start SOURCE MATERIAL

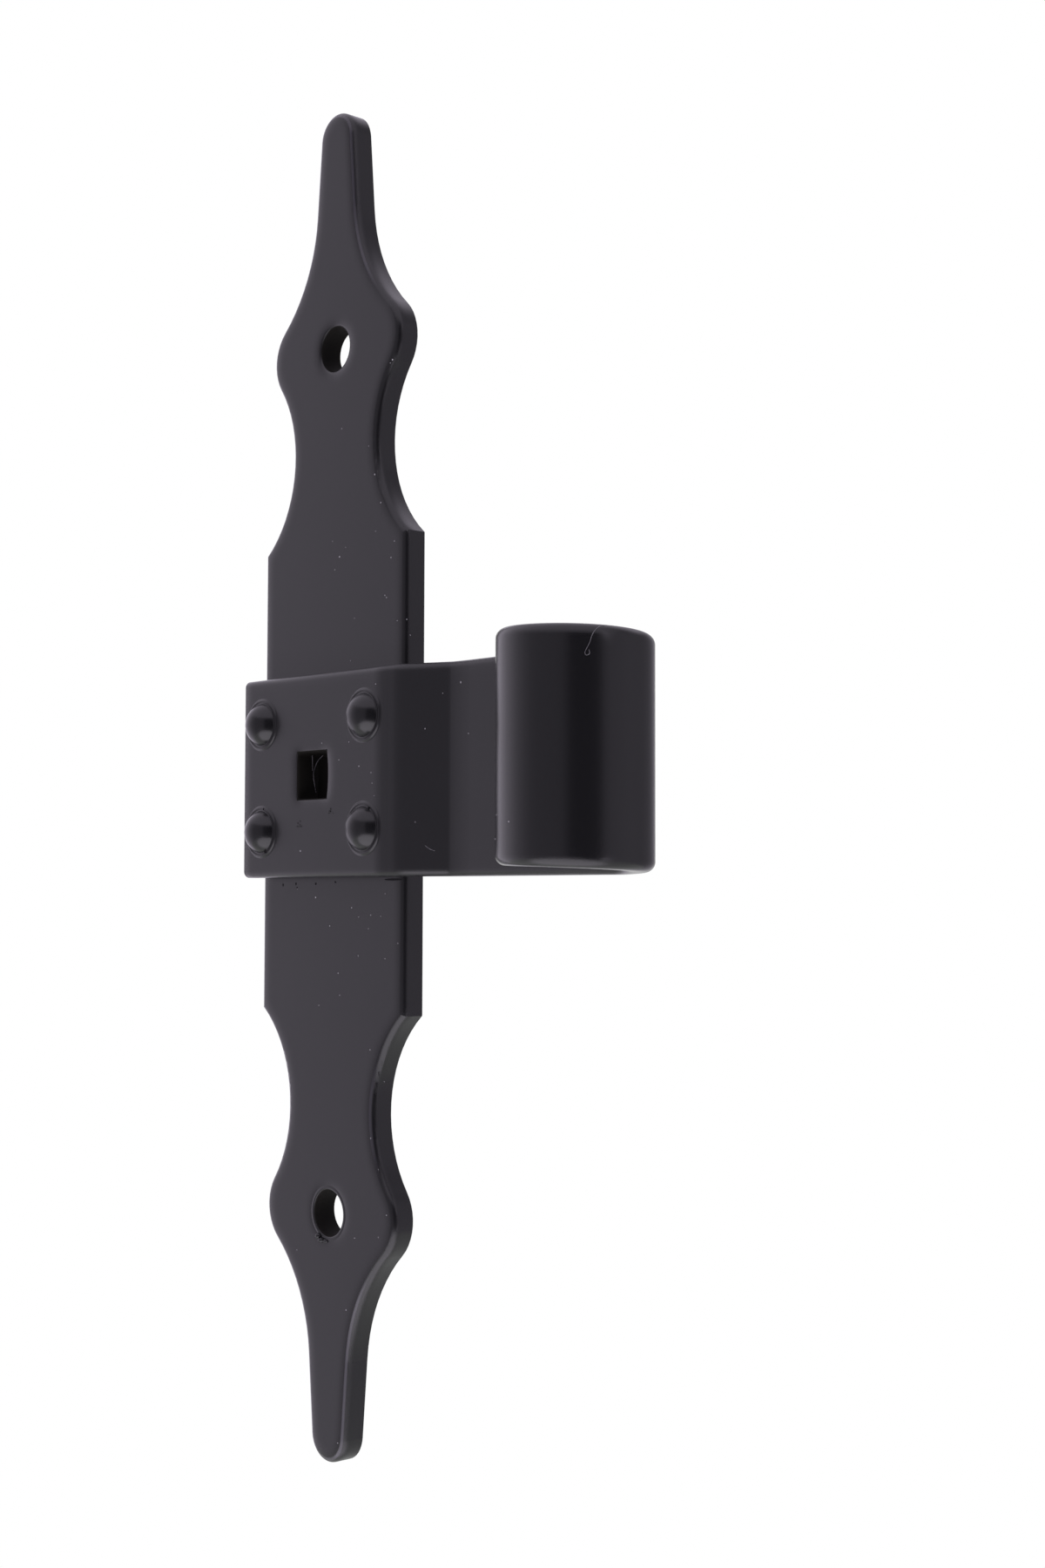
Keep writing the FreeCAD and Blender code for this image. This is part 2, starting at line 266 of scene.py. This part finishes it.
shape = bmesh.new()
rings = [((x, strap_face, z), pool_section)
         for x in (-rivet_across, rivet_across) for z in (-rivet_up, rivet_up)]
rings.append(((0, plate_face, -1000 * screw_height), bead_section))
for middle, section in rings:
    corners = [shape.verts.new((Vector(middle) + Vector((away, -height, 0))) / 1000)
               for away, height in section]
    edges = [shape.edges.new(pair) for pair in zip(corners, corners[1:])]
    bmesh.ops.spin(shape, geom=corners + edges, cent=Vector(middle) / 1000, axis=(0, 1, 0),
                   angle=2 * math.pi, steps=pool_steps, use_merge=True)
for place, radii in coat_run:
    add_grain(shape, place, radii)
for (x, y, z), count in coat_nibs:
    for _ in range(count):
        radius = chance.uniform(0.14, 0.28)
        add_grain(shape, (x + chance.uniform(-0.8, 0.8), y, z + chance.uniform(-0.6, 0.6)),
                  (radius, 0.9 * radius, radius))
for face in shape.faces:
    face.smooth = True
add_piece("pooled_coat", shape, powder_coat("powder_coat_pooled", roll_over=0.0))

# Dust: pale grains of packing dust that cling to the coat, most of them by the edges of
# the crossing and between the rivets. Each lies half sunk in the skin.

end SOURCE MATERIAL

Extract all of the data shown above without alteration.

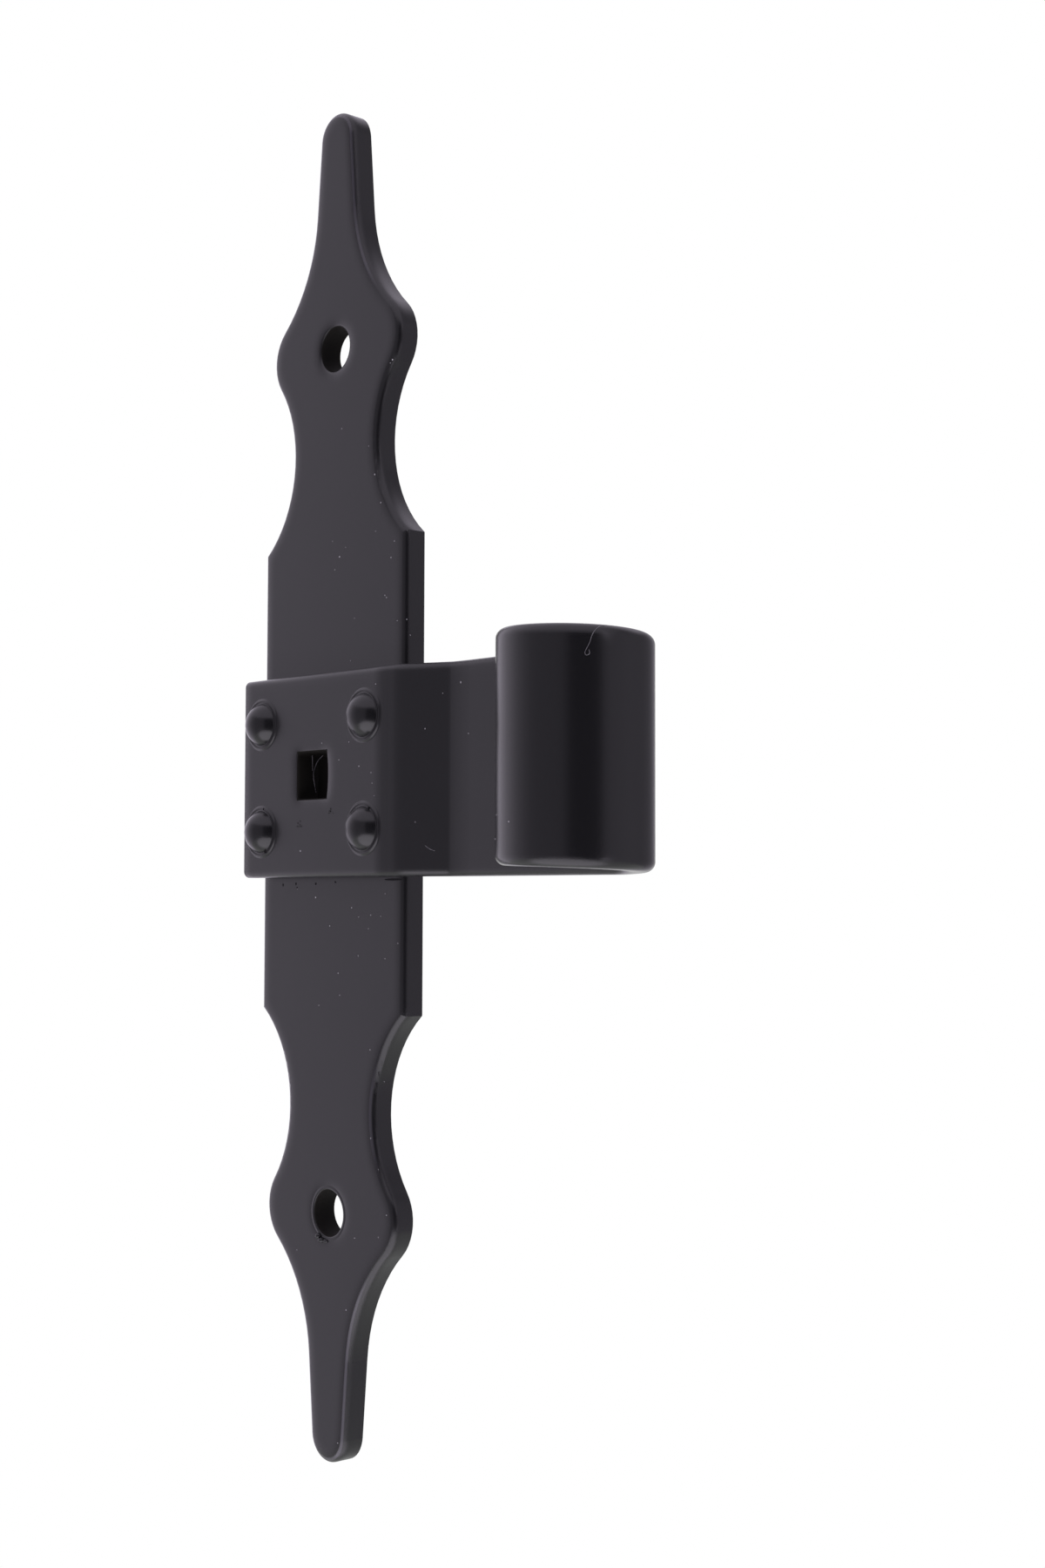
Keep writing the FreeCAD and Blender code for this image. This is part 2, starting at line 266 of scene.py. This part finishes it.
shape = bmesh.new()
rings = [((x, strap_face, z), pool_section)
         for x in (-rivet_across, rivet_across) for z in (-rivet_up, rivet_up)]
rings.append(((0, plate_face, -1000 * screw_height), bead_section))
for middle, section in rings:
    corners = [shape.verts.new((Vector(middle) + Vector((away, -height, 0))) / 1000)
               for away, height in section]
    edges = [shape.edges.new(pair) for pair in zip(corners, corners[1:])]
    bmesh.ops.spin(shape, geom=corners + edges, cent=Vector(middle) / 1000, axis=(0, 1, 0),
                   angle=2 * math.pi, steps=pool_steps, use_merge=True)
for place, radii in coat_run:
    add_grain(shape, place, radii)
for (x, y, z), count in coat_nibs:
    for _ in range(count):
        radius = chance.uniform(0.14, 0.28)
        add_grain(shape, (x + chance.uniform(-0.8, 0.8), y, z + chance.uniform(-0.6, 0.6)),
                  (radius, 0.9 * radius, radius))
for face in shape.faces:
    face.smooth = True
add_piece("pooled_coat", shape, powder_coat("powder_coat_pooled", roll_over=0.0))

# Dust: pale grains of packing dust that cling to the coat, most of them by the edges of
# the crossing and between the rivets. Each lies half sunk in the skin.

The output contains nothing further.